街中での乗り味が“乙”なものだとすれば、高速領域においては文句なしに“甲”を進呈したい。ドライバーがハンドルに軽く手を添えているだけで、真っ直ぐに走る。この場合の真っ直ぐとは一直線に走るということを意味しない。そんな道など日本には北海道くらいにしかない。実は凸凹で、様々に曲がった舗装路面を時速80~100km/hの領域をキープしつつ、乗り手を不安にさせることなく、疲れさせることなく、気持ち悪くさせることなく、走りきってくれる能力のことを言う。
この形状だから、当然、横風の影響もうける。けれども、カングーは決してへこたれない。路面にくらいついて離れない。段差を超えたときのショックの収め方なんぞは、もはやメルセデス級だ。
加速時のエンジン出力や空調などを制御することで、燃費を向上させるECOモードを採用した。減速時などのエネルギーを再利用するESM(エナジースマートマネジメント)や、アイドリングストップ機構なども備え、燃費を向上させてくれる
疲れないから、長距離ドライブを終えたあと、すぐにもう一仕事だってできる。目的地で、目的のための体調を整えさせてこそ、真の実用車というべきだ。カングーは、そこが、とても真っ当で、国産実用車の及ぶところではない。
極めるならMT、総合的にはEDCがオススメ
ゼンEDC(259万円)、6MTのアクティフ(235万円)とゼン(247万円)には1.2Lターボを搭載。ゼンAT(241.5万円)には1.6Lを積んだ。ちなみにアクティフはブラックバンパーなどを備えたエントリーモデル
新たに、デュアルクラッチトランスミッションのEDCグレードが加わり、これで、日本仕様の選択肢は、1.2Lターボ+EDC、1.2Lターボ+6MT、そして1.6L+4ATの、3パワートレーン・4グレード構成となった。

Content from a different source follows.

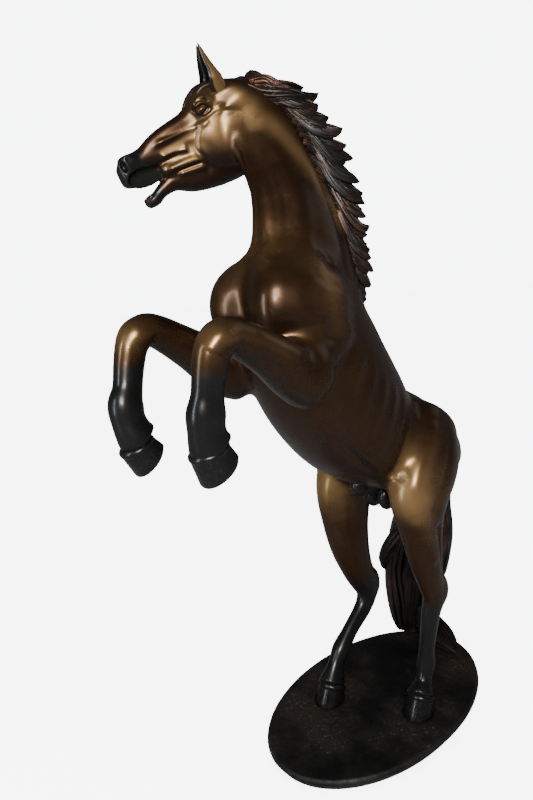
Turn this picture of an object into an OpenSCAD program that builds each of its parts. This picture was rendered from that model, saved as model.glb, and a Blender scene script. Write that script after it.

“らしさ”を極めるなら、走りもより痛快な3ペダルのマニュアルミッション仕様をオススメしたいところだが、マニアに過ぎるだろう。リセールバリューは悪くないと思うが。
ふだん乗りの懐の深さや積載時の余裕を重視するなら1.6、軽快な走りを楽しみたい向きにはEDC、となるけれども、総合的にみて、ベストチョイスはやはり、最新のEDCに落ち着く。